İlk defa olarak, Ecevit’in başkanı olduğu CHP, doğuda ve güneydoğuda
etnik temelli siyaseti, marjinal solun bütün fraksiyonlarını içine alarak,
uygulamış, Erbakan’ın MSP’si, Özal’ın ve Mesut Yılmaz’ın ANAP’ı, Demirel’in
DYP’si, birbirlerini kopyalayarak, aynı frekanstaki siyasetleri takip
etmişlerdir. Ancak, AKP hata üzerine inşa edilen bu geleneği devam ettirerek, “etnikçi
temelde” siyaseti yapan kişileri de siyasetine alarak, bu konuda PKK’nın siyasi
temsilcisi olduğunu iddia eden HADEP ve DEP ten daha hızlı “etnikçi” politika
ve siyasi söylemlerde bulunmaktadır. Bu gelişmelerde, kaybedilen milli
birliğimiz ve devlet bütünlüğümüzün yeniden inşa edilebilmesinin somut bir
siyasi yaklaşımın olmayışı ise özellikle büyük bir karamsarlığa ve giderek,
terör ve tedhişle sindirilen halk, gelişmeler karşısında ne yapacağını bilemez
hale düşmüştür. Gücü ve imkânı olanların Göç etmek suretiyle Batıya ve Büyük
Metropollere yerleşerek, PKK nın etki alanlarından kurtulmaya çalışmışlardır.

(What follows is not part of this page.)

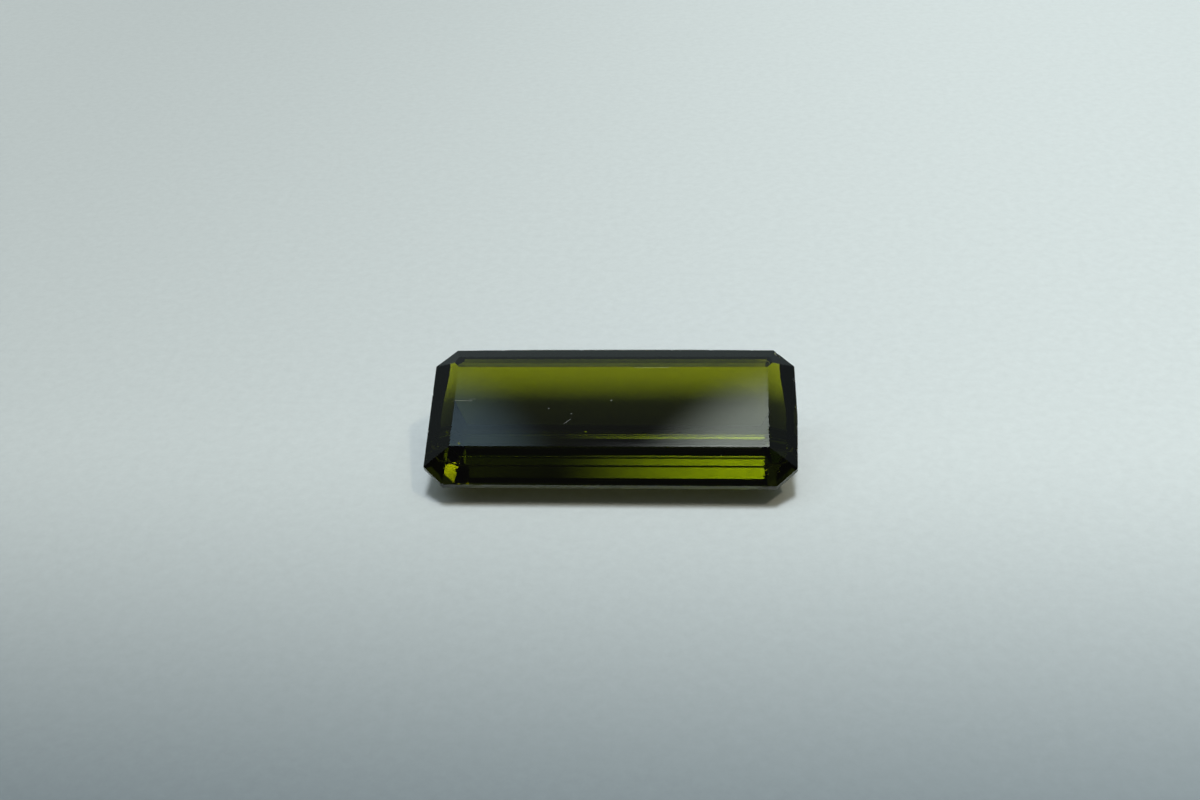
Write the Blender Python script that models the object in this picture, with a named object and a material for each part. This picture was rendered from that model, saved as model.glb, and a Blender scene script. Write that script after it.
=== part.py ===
# Faceted emerald-cut tourmaline, lying on one of its long lower facets.
# The rough block is a cube, and every facet is one plane cut through it.
# The stone is laid out table up, in millimetres, with +X along its length and
# z = 0 at the girdle's upper edge. It is then leaned over onto the second long
# facet up from the keel on the near side, and brought to metres.

from math import atan2, cos, radians, sin

import bmesh
import bpy
from mathutils import Matrix, Vector

NAME = "tourmaline"
MM = 0.001

# Girdle outline
LENGTH = 20.0
WIDTH = 8.9
CORNER = 1.12
GIRDLE = 0.32

# The far side and the right end are ground slightly convex
FAR_BOW = 0.12
FAR_BOW_FLAT = 4.2
END_BOW = 0.09

# Crown: one row of facets up to the table
CROWN_HEIGHT = 1.2
TABLE_INSET_SIDE = 1.68
TABLE_INSET_END = 1.52

# A narrow second crown step along the table's far edge
FAR_STEP_SLOPE = radians(26.0)
FAR_STEP_INSET = 0.34

# Pavilion rows below the girdle: drop, inset of the near side, of the far side
# and of the ends, and the corner cut that is left
PAVILION_ROWS = (
    (1.21, 1.12, 1.112, 0.62, 0.95),
    (1.31, 1.99, 1.949, 0.74, 0.24),
    (0.38, 0.86, 0.570, 0.24, 0.08),
)
# Last row: two long facets that meet in a keel. The near one is cut flatter,
# so the keel lies a little behind the middle.
KEEL_DROP = 0.337
KEEL_BEHIND = 0.314
KEEL_END_INSET = 0.24

BLOCK = 44.0
COLOUR = (0.088, 0.104, 0.008, 1.0)


def outline(half_length, near, far, corner, z):
    """Eight points round the stone, from the far end of the left side."""
    x, c = half_length, corner
    plan = (
        (-x, far - c),
        (-x + c, far),
        (x - c, far),
        (x, far - c),
        (x, -near + c),
        (x - c, -near),
        (-x + c, -near),
        (-x, -near + c),
    )
    return [Vector((px, py, z)) for px, py in plan]


def cut_facet(bm, a, b, c, inside):
    """Cut the block along the plane of three points and close the cut."""
    normal = (b - a).cross(c - a).normalized()
    if normal.dot(inside - a) > 0.0:
        normal.negate()
    cut = bmesh.ops.bisect_plane(
        bm,
        geom=bm.verts[:] + bm.edges[:] + bm.faces[:],
        dist=1e-5,
        plane_co=a,
        plane_no=normal,
        clear_outer=True,
    )
    rim = [e for e in cut["geom_cut"] if isinstance(e, bmesh.types.BMEdge)]
    bmesh.ops.contextual_create(bm, geom=rim)


def cut_stone():
    bm = bmesh.new()
    bmesh.ops.create_cube(bm, size=BLOCK)
    inside = Vector((0.0, 0.0, -0.5 * GIRDLE))

    half_length = 0.5 * LENGTH
    half_width = 0.5 * WIDTH
    upper = outline(half_length, half_width, half_width, CORNER, 0.0)
    lower = outline(half_length, half_width, half_width, CORNER, -GIRDLE)

    # Girdle
    bowed_far = half_width + FAR_BOW
    rim = upper[:2]
    rim += [Vector((-FAR_BOW_FLAT, bowed_far, 0.0)), Vector((FAR_BOW_FLAT, bowed_far, 0.0))]
    rim += upper[2:4]
    rim += [Vector((half_length + END_BOW, 0.0, 0.0))]
    rim += upper[4:]
    for a, b in zip(rim, rim[1:] + rim[:1]):
        cut_facet(bm, a, b, a - Vector((0.0, 0.0, GIRDLE)), inside)

    # Table and crown; each corner facet runs to a point at the table
    tx = half_length - TABLE_INSET_END
    ty = half_width - TABLE_INSET_SIDE
    table = [
        Vector((-tx, ty, CROWN_HEIGHT)),
        Vector((tx, ty, CROWN_HEIGHT)),
        Vector((tx, -ty, CROWN_HEIGHT)),
        Vector((-tx, -ty, CROWN_HEIGHT)),
    ]
    cut_facet(bm, table[0], table[1], table[2], inside)
    for k in range(4):
        first = 2 * k
        cut_facet(bm, upper[first], upper[first + 1], table[k], inside)
        cut_facet(bm, upper[first + 1], upper[(first + 2) % 8], table[k], inside)
    on_table = Vector((0.0, ty - FAR_STEP_INSET, CROWN_HEIGHT))
    down_step = Vector((0.0, cos(FAR_STEP_SLOPE), -sin(FAR_STEP_SLOPE)))
    cut_facet(bm, on_table, on_table + Vector((1.0, 0.0, 0.0)), on_table + down_step, inside)

    # Pavilion rows
    x, z = half_length, -GIRDLE
    near = far = half_width
    ring = lower
    for drop, near_inset, far_inset, end_inset, corner in PAVILION_ROWS:
        x -= end_inset
        z -= drop
        near -= near_inset
        far -= far_inset
        below = outline(x, near, far, corner, z)
        for i in range(8):
            cut_facet(bm, ring[i], ring[(i + 1) % 8], below[i], inside)
        ring = below

    # Keel
    keel_x = x - KEEL_END_INSET
    left = Vector((-keel_x, KEEL_BEHIND, z - KEEL_DROP))
    right = Vector((keel_x, KEEL_BEHIND, z - KEEL_DROP))
    for i, keel_end in enumerate((left, left, right, right, right, right, left, left)):
        cut_facet(bm, ring[i], ring[(i + 1) % 8], keel_end, inside)
    return bm


def lay_down(bm):
    """Lean the stone onto the last near row's facet, centred over the origin."""
    drop, near_inset = PAVILION_ROWS[-1][:2]
    bm.transform(Matrix.Rotation(atan2(drop, near_inset), 4, "X"))
    xs = [v.co.x for v in bm.verts]
    ys = [v.co.y for v in bm.verts]
    zs = [v.co.z for v in bm.verts]
    shift = Vector((-0.5 * (min(xs) + max(xs)), -0.5 * (min(ys) + max(ys)), -min(zs)))
    bm.transform(Matrix.Scale(MM, 4) @ Matrix.Translation(shift))
    bmesh.ops.recalc_face_normals(bm, faces=bm.faces[:])


def glass_green():
    material = bpy.data.materials.new(NAME)
    material.use_nodes = True
    shader = material.node_tree.nodes["Principled BSDF"]
    shader.inputs["Base Color"].default_value = COLOUR
    shader.inputs["Roughness"].default_value = 0.03
    shader.inputs["Metallic"].default_value = 0.0
    shader.inputs["IOR"].default_value = 1.63
    shader.inputs["Transmission Weight"].default_value = 0.9
    return material


def main():
    for obj in list(bpy.data.objects):
        bpy.data.objects.remove(obj, do_unlink=True)

    collection = bpy.data.collections.new(NAME)
    bpy.context.scene.collection.children.link(collection)

    bm = cut_stone()
    lay_down(bm)
    mesh = bpy.data.meshes.new(NAME)
    bm.to_mesh(mesh)
    bm.free()
    mesh.materials.append(glass_green())

    stone = bpy.data.objects.new(NAME, mesh)
    collection.objects.link(stone)


main()
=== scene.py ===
import math
import random

import bpy
from mathutils import Matrix, Vector


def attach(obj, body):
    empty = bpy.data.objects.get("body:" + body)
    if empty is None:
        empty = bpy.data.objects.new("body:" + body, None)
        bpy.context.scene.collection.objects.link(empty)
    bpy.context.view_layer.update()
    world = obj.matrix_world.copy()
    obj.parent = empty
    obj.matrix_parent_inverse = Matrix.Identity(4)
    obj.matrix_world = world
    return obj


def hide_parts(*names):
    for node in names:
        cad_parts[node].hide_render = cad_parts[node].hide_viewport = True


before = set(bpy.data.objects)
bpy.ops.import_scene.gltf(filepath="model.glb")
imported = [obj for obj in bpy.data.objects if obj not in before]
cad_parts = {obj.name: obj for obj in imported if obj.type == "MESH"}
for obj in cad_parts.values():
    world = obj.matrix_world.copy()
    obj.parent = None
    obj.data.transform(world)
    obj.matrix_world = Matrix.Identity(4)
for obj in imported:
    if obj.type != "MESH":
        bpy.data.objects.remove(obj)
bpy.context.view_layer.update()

# A cut tourmaline on pale paper. The stone is cut in millimetres, table up, and is then laid down
# on the second long facet up from the keel, on the near side.
millimetre = 0.001


def toLinear(hexColour):
    channels = [int(hexColour[i:i + 2], 16) / 255 for i in (1, 3, 5)]
    return [c / 12.92 if c <= 0.04045 else ((c + 0.055) / 1.055) ** 2.4 for c in channels] + [1.0]


def addNode(tree, kind, settings=None, links=None):
    node = tree.nodes.new("ShaderNode" + kind)
    for key, value in (settings or {}).items():
        if isinstance(key, str) and hasattr(node, key):
            setattr(node, key, value)
        else:
            node.inputs[key].default_value = value
    for key, source in (links or {}).items():
        tree.links.new(source, node.inputs[key])
    return node


def startMaterial(name):
    material = bpy.data.materials.new(name)
    material.use_nodes = True
    tree = material.node_tree
    return material, tree, tree.nodes["Principled BSDF"], tree.nodes["Material Output"]


def deselectAll():
    if bpy.context.object and bpy.context.object.mode != "OBJECT":
        bpy.ops.object.mode_set(mode="OBJECT")
    bpy.ops.object.select_all(action="DESELECT")


def makeOnly(piece):
    deselectAll()
    piece.select_set(True)
    bpy.context.view_layer.objects.active = piece


# Stone: planned in millimetres, z = 0 at the girdle's upper edge

stone = {
    "block": 44.0,  # the rough cube that every facet is cut from
    "length": 20.0,
    "width": 8.9,
    "corner": 1.12,
    "girdle": 0.32,
    "farBow": 0.12,
    "farBowFlat": 4.2,
    "endBow": 0.09,
    "crownHeight": 1.2,
    "tableInsetSide": 1.68,
    "tableInsetEnd": 1.52,
    "pavilionRows": (  # drop, then inset of the near side, far side and ends, then the corner cut left
        (1.21, 1.12, 1.112, 0.62, 0.95),
        (1.31, 1.99, 1.949, 0.74, 0.24),
        (0.38, 0.86, 0.570, 0.24, 0.08),
    ),
    "keelDrop": 0.337,
    "keelBehind": 0.314,
    "keelEndInset": 0.24,
    "farFlatSlope": 41.0,  # degrees, a narrow extra flat between the first two far rows
    "farFlatDepth": 0.028,
    "farStepSlope": 26.0,  # degrees, a second crown step along the table's far edge
    "farStepInset": 0.34,
    "edgeWear": 0.035,  # width of the worn line along each facet edge
    "wornAbove": 4.0,  # degrees between two facets, under which their edge stays crisp
}


def outline(halfLength, near, far, corner, z):
    x, c = halfLength, corner
    plan = ((-x, far - c), (-x + c, far), (x - c, far), (x, far - c),
            (x, -near + c), (x - c, -near), (-x + c, -near), (-x, -near + c))
    return [Vector((px, py, z)) for px, py in plan]


def cutFacet(a, b, c, inside):
    normal = (b - a).cross(c - a).normalized()
    if normal.dot(inside - a) > 0.0:
        normal.negate()
    bpy.ops.mesh.select_all(action="SELECT")
    bpy.ops.mesh.bisect(plane_co=a, plane_no=normal, use_fill=True, clear_outer=True, threshold=1e-5)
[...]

Ancak bu imkanı olmayanlar, devletin işleyişinde, yani kamu ve mahalli
idarelerde, AKP vasıtasıyla, “inisiyatif” duruma getirilmiş olan “etnikçilerin”

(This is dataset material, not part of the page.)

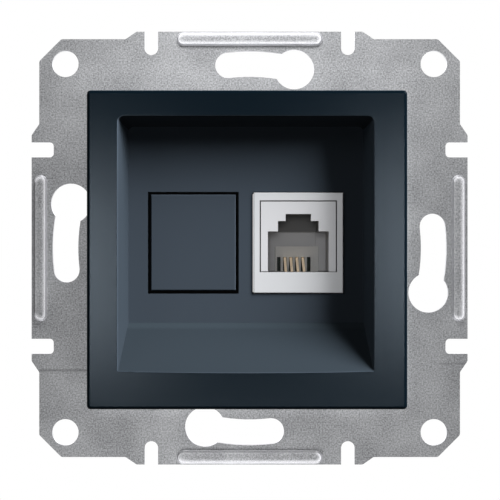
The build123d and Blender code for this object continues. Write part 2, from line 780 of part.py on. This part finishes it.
# Four carrier screws, one solid each
with BuildPart() as carrier_screws:
    for end in (-1, 1):
        for side in (-1, 1):
            with BuildSketch(across(-sheet)):
                with Locations((side * carrier_screw_x, end * carrier_screw_z)):
                    Circle(carrier_screw_head_r)
            extrude(amount=carrier_screw_head)
            with BuildSketch(across(carrier_screw_end)):
                with Locations((side * carrier_screw_x, end * carrier_screw_z)):
                    Circle(carrier_screw_r)
            extrude(amount=carrier_screw_end + sheet)
            with BuildSketch(across(-sheet - carrier_screw_head)):
                with Locations((side * carrier_screw_x, end * carrier_screw_z)):
                    Rectangle(2 * cross_reach, cross_width)
                    Rectangle(cross_width, 2 * cross_reach)
            extrude(amount=-cross_depth, mode=Mode.SUBTRACT)
save(carrier_screws.part, "carrier_screws")

# Spreading claws: two toothed ears joined by the slotted eye, with side pins
claw_profile = [
    (-1.5, 0.3), (-1.5, 8.0), (-0.9, 12.6), (0.6, 14.4), (4.6, 13.6), (3.3, 12.5), (4.0, 11.6),
    (2.9, 10.7), (3.5, 9.8), (2.5, 9.0), (2.4, 2.4), (claw_toe, 1.3), (claw_toe, -1.1), (1.0, -1.4),
]
claw_gap = claw_screw_r + claw_slot_gap
claw_pin_end = cheek_out - claw_pin_end_gap
eye_in = claw_screw_offset - claw_eye_half
eye_out = claw_screw_offset + claw_eye_half + claw_slot_gap

for side, name in ((-1, "left"), (1, "right")):
    with BuildPart() as claw:
        for start in (claw_ear_in, -claw_ear_out):
            with BuildSketch(Plane.XY.offset(start)):
                with BuildLine():
                    Polyline([(side * (claw_pivot_x + u), claw_pivot_y + v)
                              for u, v in claw_profile], close=True)
                make_face()
                with Locations((side * claw_pivot_x, claw_pivot_y)):
                    Circle(claw_hub_r)
            extrude(amount=claw_ear_out - claw_ear_in)
        block(side * (claw_pivot_x - claw_hub_r + 0.3), side * (claw_pivot_x + claw_toe),
              claw_pivot_y - claw_eye / 2, claw_pivot_y + claw_eye / 2, -claw_ear_in, claw_ear_in)
        block(side * (claw_pivot_x + eye_in), side * (claw_pivot_x + eye_out),
              claw_pivot_y - claw_eye, claw_pivot_y + claw_eye, -claw_gap, claw_gap,
              mode=Mode.SUBTRACT)
        for start in (claw_ear_out, -claw_pin_end):
            with BuildSketch(Plane.XY.offset(start)):
                with Locations((side * claw_pivot_x, claw_pivot_y)):
                    Circle(claw_pin_r)
            extrude(amount=claw_pin_end - claw_ear_out)
    save(claw.part, "claw_" + name)

    with BuildPart() as claw_screw:
        with BuildSketch(across(-sheet)):
            with Locations((side * claw_screw_x, 0)):
                Circle(claw_screw_head_r)
        extrude(amount=claw_screw_head)
        chamfer(claw_screw.faces().sort_by(Axis.Y)[0].edges(), claw_screw_edge)
        with BuildSketch(across(claw_screw_end)):
            with Locations((side * claw_screw_x, 0)):
                Circle(claw_screw_r)
        extrude(amount=claw_screw_end + sheet)
        chamfer(claw_screw.faces().sort_by(Axis.Y)[-1].edges(), claw_screw_point)
        with BuildSketch(across(-sheet - claw_screw_head)):
            with Locations((side * claw_screw_x, 0)):
                Rectangle(3 * claw_screw_head_r, driver_slot)
        extrude(amount=-driver_slot, mode=Mode.SUBTRACT)
    save(claw_screw.part, "claw_screw_" + name)
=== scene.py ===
import bpy
import math
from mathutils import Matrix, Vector


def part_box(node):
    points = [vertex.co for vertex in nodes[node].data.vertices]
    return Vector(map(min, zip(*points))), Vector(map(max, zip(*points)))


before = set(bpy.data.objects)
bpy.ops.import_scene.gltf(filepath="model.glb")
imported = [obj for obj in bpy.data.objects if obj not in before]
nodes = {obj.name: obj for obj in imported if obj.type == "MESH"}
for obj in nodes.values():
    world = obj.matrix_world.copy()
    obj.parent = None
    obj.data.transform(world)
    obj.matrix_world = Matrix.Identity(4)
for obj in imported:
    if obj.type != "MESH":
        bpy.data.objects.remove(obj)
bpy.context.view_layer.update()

MM = 0.001
PLATE_FRONT = -1.0 * MM

# Camera place, read from the perspective of the cover: straight on
CAMERA_DISTANCE = 300 * MM
CAMERA_X = 0.065 * MM
CAMERA_Z = -0.31 * MM
FRAME_WIDTH = 81.43 * MM
SENSOR = 36.0


def linear(code):
    """Linear colour of a six-digit screen colour code."""
    values = [int(code[start:start + 2], 16) / 255 for start in (0, 2, 4)]
    return [v / 12.92 if v <= 0.04045 else ((v + 0.055) / 1.055) ** 2.4 for v in values] + [1.0]


class Graph:
    """Short hand for placing and linking the nodes of one tree."""

    def __init__(self, tree):
        self.tree = tree
        self.output = None
        self.placed = 0

    def add(self, kind, settings=None, **inputs):
        """New node with its settings and with a value or a link for each named input."""
        node = self.tree.nodes.new(kind)
        self.placed += 1
        node.location = (220 * (self.placed % 8), -260 * (self.placed // 8))
        for name, value in (settings or {}).items():
            setattr(node, name, value)
        for name, value in inputs.items():
            self.feed(node, name.replace("_", " "), value)
        return node

    def feed(self, node, name, value):
        """Link or set one input, given by its name or by its number as text."""
        socket = node.inputs[int(name)] if name.isdigit() else node.inputs[name]
        if isinstance(value, bpy.types.NodeSocket):
            self.tree.links.new(value, socket)
        else:
            socket.default_value = value

    def maths(self, operation, first, second=0.0):
        node = self.add("ShaderNodeMath", {"operation": operation})
        self.feed(node, "0", first)
        self.feed(node, "1", second)
        return node.outputs[0]

    def times(self, first, second):
        return self.maths("MULTIPLY", first, second)

    def most(self, first, second):
        return self.maths("MAXIMUM", first, second)

    def less(self, value):
        """One less the value: the other side of a mask."""
        return self.maths("SUBTRACT", 1.0, value)

    def parts(self, vector):
        """The X, Y and Z of a vector, by letter."""
        return self.add("ShaderNodeSeparateXYZ", Vector=vector).outputs

    def ramp(self, factor, start, end):
        """Grey that changes evenly between two ends, each a (place, grey)."""
        node = self.add("ShaderNodeValToRGB", Fac=factor)
        for element, (place, grey) in zip(node.color_ramp.elements, (start, end)):
            element.position = place
            element.color = (grey, grey, grey, 1.0)
        return node.outputs["Color"]

    def mix(self, factor, first, second, blend="MIX"):
        """Mix of two colours."""
        node = self.add("ShaderNodeMix", {"data_type": "RGBA", "blend_type": blend})
        self.feed(node, "0", factor)
        self.feed(node, "6", first)
        self.feed(node, "7", second)
        return node.outputs[2]

    def mix_shaders(self, factor, first, second):
        node = self.add("ShaderNodeMixShader")
        for name, value in (("0", factor), ("1", first), ("2", second)):
            self.feed(node, name, value)
        return node.outputs[0]


FLOAT, COLOUR = "NodeSocketFloat", "NodeSocketColor"
COAT_OUTPUTS = (("Color", COLOUR), ("Roughness", FLOAT), ("Height", FLOAT))


def new_group(name, inputs):
    """Empty shader group with named inputs, which gives a colour, a roughness and a height."""
    tree = bpy.data.node_groups.new(name, "ShaderNodeTree")
    for socket, kind, value in inputs:
        item = tree.interface.new_socket(socket, in_out="INPUT", socket_type=kind)
        if value is not None:
            item.default_value = value
    for socket, kind in COAT_OUTPUTS:
        tree.interface.new_socket(socket, in_out="OUTPUT", socket_type=kind)
    graph = Graph(tree)
    source = graph.add("NodeGroupInput")
    sink = graph.add("NodeGroupOutput")
    return graph, source.outputs, sink


def noise(graph, scale, detail, roughness=0.5):
    """Noise in the piece's own coordinates, scale in waves to the metre."""
    place = graph.add("ShaderNodeTexCoord").outputs["Object"]
    return graph.add("ShaderNodeTexNoise", Vector=place, Scale=scale, Detail=detail,
                     Roughness=roughness).outputs["Fac"]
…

kucağına onların insafına terk edilmişlerdir.
Türk devlet geleneğinde hiç rastlanılmamış bir şekilde, devlet kendi
içinde, varlığına kastedecek operasyonel faaliyetlerle, varlığını
“önemsizleştiren” bir görünüm içindedir. Devlet kurumları birbirleriyle savaşır
bir görünümdedirler. Adalet mekanizması, “Memnu” kalması gereken bazı hukuki
süreçleri, hükme bağlamadan kamuoyunda ifşa ederek, mahkûmiyet hükmü verilmemiş
kişileri mahkûm edilmişçesine kamuoyuna sunabilmekte, gerekli gizlilik
hassasiyetini uygulayamamaktadır. Devlet ve devlet kurumlarını kişilerin
hatalarından ötürü, çok kötü gösterilmektedir. Bu ise devletin yıpranmasın
sağlayan bir süreç şeklinde algılanmaktadır.

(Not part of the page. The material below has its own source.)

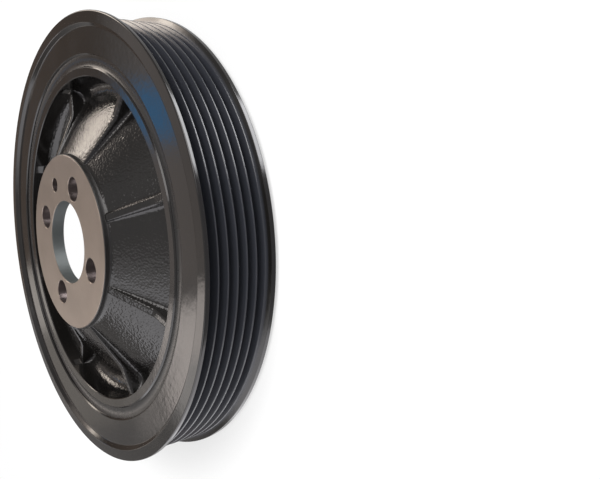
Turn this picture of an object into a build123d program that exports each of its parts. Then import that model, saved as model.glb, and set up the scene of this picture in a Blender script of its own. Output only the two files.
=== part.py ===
"""Harmonic balancer: a torsional vibration damper for the end of a crankshaft.

A ribbed cast-iron hub carries a bonded rubber ring, and the rubber ring carries an outer
inertia ring whose rim is the six-groove belt track. The crankshaft's axis is Z. The
front, with its open dish, stands on Z = 0, and the hub's mounting face looks up.
"""

import os
from math import atan, cos, degrees, hypot, radians, sin, tan

from build123d import *

# ---------------------------------------------------------------- belt track
groove_count = 6
groove_pitch = 3.56
groove_flank_angle = 20.0  # each flank, from the plane square to the axis
groove_root_width = 0.70
ridge_crest_width = 0.50
ridge_radius = 83.0

# ---------------------------------------------------------------- inertia ring
ring_wall = 13.5  # from the bore out to the ridges
ring_bore_chamfer = 0.45
flange_height = 2.0  # above the ridges
flange_thickness = 2.62  # along the axis, at the height of the ridges
flange_lead_angle = 25.0  # inner wall, from the plane square to the axis
flange_edge_round = 0.35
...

Mevcut şartlar muvacehesinde yapılacak mahalli seçimlerde, ülkemizin
pratiğine uygun politikaları uygulama imkânının mümkün olmadığı ortadadır. Ayrıca
Doğu ve Güneydoğuda yaşayan Kürt vatandaşların, “PKK tarafından sindirilmiş, AKP
tarafından politik baskılara bırakılmış bir durumda mahalli idareler seçimleri
hangi “objektif” kriterle yapılacağı merak konusudur. Vatandaşların hayat
kalitesini arttıracak hangi alternatifleri sunabilecekleri merak konusudur.
Zira geçmiş bütün seçimlerde bölgede sadece “etnisite” üzerinden siyaset
yapılmış, temel ihtiyaçların karşılanabileceği insani boyutlu hiçbir projeden
bahsedilememiştir.
AKP’nin bölgeyle ilgili kışkırtıcı bir üslupla siyaset yapması, bölgede
bazı şehirleri hedef göstermesi gerilime sebep olmuş, karşı bir hareketin
oluşmasına zemin hazırlayıcı bir tavırla takip ettiği bu tarz, infiale neden olmuştur.
Van ve Diyarbakır’daki Sayın başbakanın ziyaretleri esnasındaki gelişmeler ve
Sayın Cumhurbaşkanımızın bölgeye yapacakları ziyaretlerini iptal etmeleri PKK
ve yandaşlarına büyük cesaret verirken,
PKK ve yandaşlarına karşı olan vatandaşların devlet desteğinden,
ümitsizliğe düşmelerine sebebiyet vermiştir.
Bu seçimler; Doğu ve Güney doğuda, PKK ve onun destekçilerinin mevcut
iktidar tarafından kışkırtılarak tahrik edilen bir yaklaşımla yapılacaktır.
Bölge halkının sindirilmiş olması, AKP ve DEP’in perde gerisinde anlaşmış
olduklarının izlenimini vermektedir. İki partili bir seçimin hem ekonomik hem
de kolay olabileceğini düşünmektedirler. İyi takip edildiğinde, görülecektir
ki, iki partinin sunacakları sosyal ve ekonomik programlar benzer programlar
şeklinde olacaktır. Her iki parti programları da, parti başkanlarının
ihtiraslarını karşılayacaktır. Halkın ihtiyaçları burada yer almayacaktır. Yani
ihtiraslar karşılığını bulacak, ihtiyaçlar ilânihaye devam edecektir.
Sonuç olarak bu güzel bölgelerimizde, kışkırtılmış ve önemli mevziler
kazanmış PKK, ve Sindirilmiş Kürt kardeşlerimizle seçimlere gidilecektir. AKP
de kazansa, DTP’te kazansa devlet hayatımızda, milli birliğimizde, ekonomik
yaşantımızda, sosyal ve siyasal yaşantımızda irtifa kaybetmiş görünmekteyiz.